Deyaar Development, a Dubai-based developer, has unveiled phase one of its Dh3-billion Midtown development in International Media Production Zone (IMPZ), expecting rental yields of 11 to 12 per cent will entice investors to buy in their mid-income housing project.
“Yields in our project are expected to be in today’s market to be in the range of 11 to 12 per cent. And even if the market goes down by 15 to 20 per cent, this project will give a yield of 7 to 8 per cent. So we think in a real estate market those yields are attractive for investors,” company CEO Saeed Al Qatami said on Monday after launching the Afnan District, comprising seven residential towers.
Saeed Al Qatami CEO Deyaar
“As has been the case for some years now, every September we see an upturn in sentiment and resurgence in the sector. This year has faithfully reflected the same optimism, with indications that the upturn will continue through the year,” he added.
The Global Property Guide, a website that compiles and analyses property price performance of the world's big economies, puts gross rental yields in Dubai among the highest in the world, ranging between 5 and 7.21 per cent per annum.
No steep price, rent correction
Ruling out any steep price or rental correction in the market, the official stated that such a possibility was likely only in the case of a major oversupply in the market. Dubai, in fact, has witnessed launch of 120 off-plan projects in the past two years.
“It is always difficult to forecast what the future will be. But if you look at Dubai real estate, fundamentals are still there… yields are at a good rate.
“Yes, there will be supply coming in 2016 and 2017, but we know for a fact that Dubai has been an attraction though various things are happening around us. Large enterprises and corporates are continuing to grow here and we do expect demand to come from there.”
In June this year, Standard & Poor’s Ratings Agency said property prices in Dubai’s residential housing market are expected to fall by 10 to 20 per cent this year. Other international consultancies too have predicted prices to fall by 5 to 10 per cent, as transaction volumes have dropped significantly in the first two quarters.

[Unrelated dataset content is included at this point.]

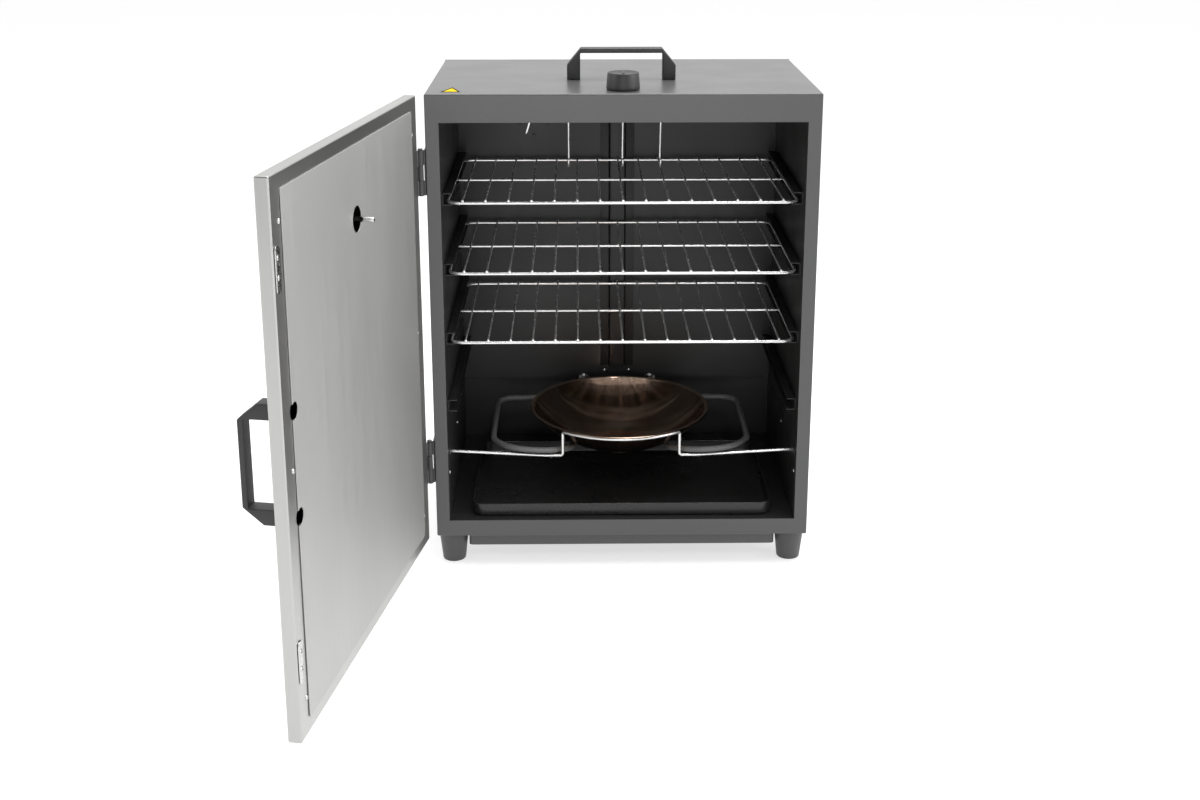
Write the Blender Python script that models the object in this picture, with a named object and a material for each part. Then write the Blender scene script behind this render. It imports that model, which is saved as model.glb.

However, Moody’s Investors Service has said the government spending on infrastructure and encouraging more foreign investments in various sectors will support the real estate market over the next five years.
Property sales slow
Al Qatami admitted investors have been partially reluctant to buy due to prevailing uncertainty in the global market, driven by lower oil prices and stock market corrections.
“But we believe that if you offer, regardless of the sentiment whatever they be, a product (location and quality), investors will be attracted.”
Property consultancies have pointed out that the cost of owning a property is cheaper than renting though buyers have to note that the UAE Central Bank has a mortgage cap in place (so you have to pay 25 per cent down payment) and 4 per cent transfer fees of the property value.
Afnan District, covering an area of 1.2 million square feet, will include G+6 to G+16 buildings, comprising a total of 659 apartments (132 studios, 374 one bedroom apartments, 143 two bedroom apartments, and 10 three bedroom apartments).
Though Al Qatami did not reveal the sale prices, he asserted that it would be ‘competitive’ as sales will commence shortly.
The developer has appointed Hyder Consulting, a design and engineering consultancy, as lead consultant and U+A Architects, for architecture, planning and interior design.
Project completion by 2020
“Construction is scheduled to begin in the last quarter of 2015 and the phase is expected to be completed by end-2018,” said company Vice President – Projects and Engineering Iyad Charchar.
Midtown, was originally launched in September 2015, will be spread across 5 million square feet area, and house 27 towers, a total of 2500 residential units, and two hotels.
“We are expecting to complete 90 per cent of the development before 2020,” Al Qatami said, adding the company will raise 50 per cent of project cost through bank loans and will retain 50 per cent of the Midtown to strengthen its leasing portfolio.